Let's Think with Images Efficiently! An Interleaved-Modal Chain-of-Thought Reasoning Framework with Dynamic and Precise Visual Thoughts
This paper tackles the inefficiency of Interleaved-Modal Chain-of-Thought (ICoT) reasoning, where current methods statically insert visual tokens after every reasoning step, wasting compute on redundant image embeddings and using semantically broken patches. DaP-ICoT introduces a confidence-aware gating mechanism that only pulls visual context when model certainty drops below a threshold, combined with SAM2-based object segmentation to provide coherent visual thoughts instead of fragmented patches.

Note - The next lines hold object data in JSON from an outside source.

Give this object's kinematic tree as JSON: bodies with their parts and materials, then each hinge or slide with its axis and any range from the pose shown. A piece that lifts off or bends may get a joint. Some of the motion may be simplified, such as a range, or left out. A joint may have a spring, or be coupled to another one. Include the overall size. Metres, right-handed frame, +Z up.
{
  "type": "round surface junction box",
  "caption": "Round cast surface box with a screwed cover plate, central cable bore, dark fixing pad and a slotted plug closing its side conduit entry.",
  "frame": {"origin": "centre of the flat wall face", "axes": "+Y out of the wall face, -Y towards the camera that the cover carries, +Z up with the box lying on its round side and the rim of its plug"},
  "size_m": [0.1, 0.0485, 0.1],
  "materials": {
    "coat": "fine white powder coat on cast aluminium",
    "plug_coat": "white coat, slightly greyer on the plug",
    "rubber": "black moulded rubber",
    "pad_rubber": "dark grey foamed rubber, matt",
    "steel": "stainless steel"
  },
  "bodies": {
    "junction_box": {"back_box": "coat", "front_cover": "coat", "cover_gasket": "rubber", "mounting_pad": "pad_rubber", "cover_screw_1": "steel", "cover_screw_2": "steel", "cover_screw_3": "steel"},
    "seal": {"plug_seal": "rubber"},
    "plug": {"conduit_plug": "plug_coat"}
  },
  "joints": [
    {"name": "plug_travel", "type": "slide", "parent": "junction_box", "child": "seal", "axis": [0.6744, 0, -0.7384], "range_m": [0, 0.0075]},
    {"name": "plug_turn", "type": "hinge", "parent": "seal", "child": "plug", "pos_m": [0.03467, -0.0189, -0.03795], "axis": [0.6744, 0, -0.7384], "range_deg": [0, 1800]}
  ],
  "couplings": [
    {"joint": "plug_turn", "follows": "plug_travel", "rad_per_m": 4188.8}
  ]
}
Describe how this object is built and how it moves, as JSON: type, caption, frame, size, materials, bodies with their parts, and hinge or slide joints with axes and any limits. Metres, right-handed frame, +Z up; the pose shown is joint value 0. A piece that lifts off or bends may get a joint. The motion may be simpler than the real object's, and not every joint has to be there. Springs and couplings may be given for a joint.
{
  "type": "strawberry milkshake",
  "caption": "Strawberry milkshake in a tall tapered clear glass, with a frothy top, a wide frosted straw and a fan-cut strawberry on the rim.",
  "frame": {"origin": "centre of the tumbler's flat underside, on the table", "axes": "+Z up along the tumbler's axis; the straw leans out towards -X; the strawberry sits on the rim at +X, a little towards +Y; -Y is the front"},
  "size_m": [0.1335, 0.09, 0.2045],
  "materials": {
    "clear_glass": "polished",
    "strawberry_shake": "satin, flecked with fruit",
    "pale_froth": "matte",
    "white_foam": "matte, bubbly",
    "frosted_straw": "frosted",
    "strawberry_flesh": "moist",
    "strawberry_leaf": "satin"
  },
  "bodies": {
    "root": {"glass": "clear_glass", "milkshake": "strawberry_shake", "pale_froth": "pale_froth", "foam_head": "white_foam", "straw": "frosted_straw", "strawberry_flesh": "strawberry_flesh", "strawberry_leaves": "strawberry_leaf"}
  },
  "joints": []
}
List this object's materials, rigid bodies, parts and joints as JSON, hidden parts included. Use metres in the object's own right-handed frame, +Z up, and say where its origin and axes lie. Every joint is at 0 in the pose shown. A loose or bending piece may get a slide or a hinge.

The paper presents a compelling solution to the redundancy problem in ICoT reasoning. The core idea—using logit-margin confidence $C_t = \frac{1}{|T_t|} \sum_{i=1}^{|T_t|} (\ell_{i,w^{(1)}} - \ell_{i,w^{(2)}})$ to dynamically trigger visual retrieval—is intuitive and well-executed. The empirical gains are strong across M3CoT, ScienceQA, and MME benchmarks, with consistent improvements over the ICoT baseline (Gao et al., 2025). However, the claimed 72.6% token reduction must be weighed against the unquantified computational cost of running SAM2 segmentation and cross-modal attention matching on every potential visual insertion step.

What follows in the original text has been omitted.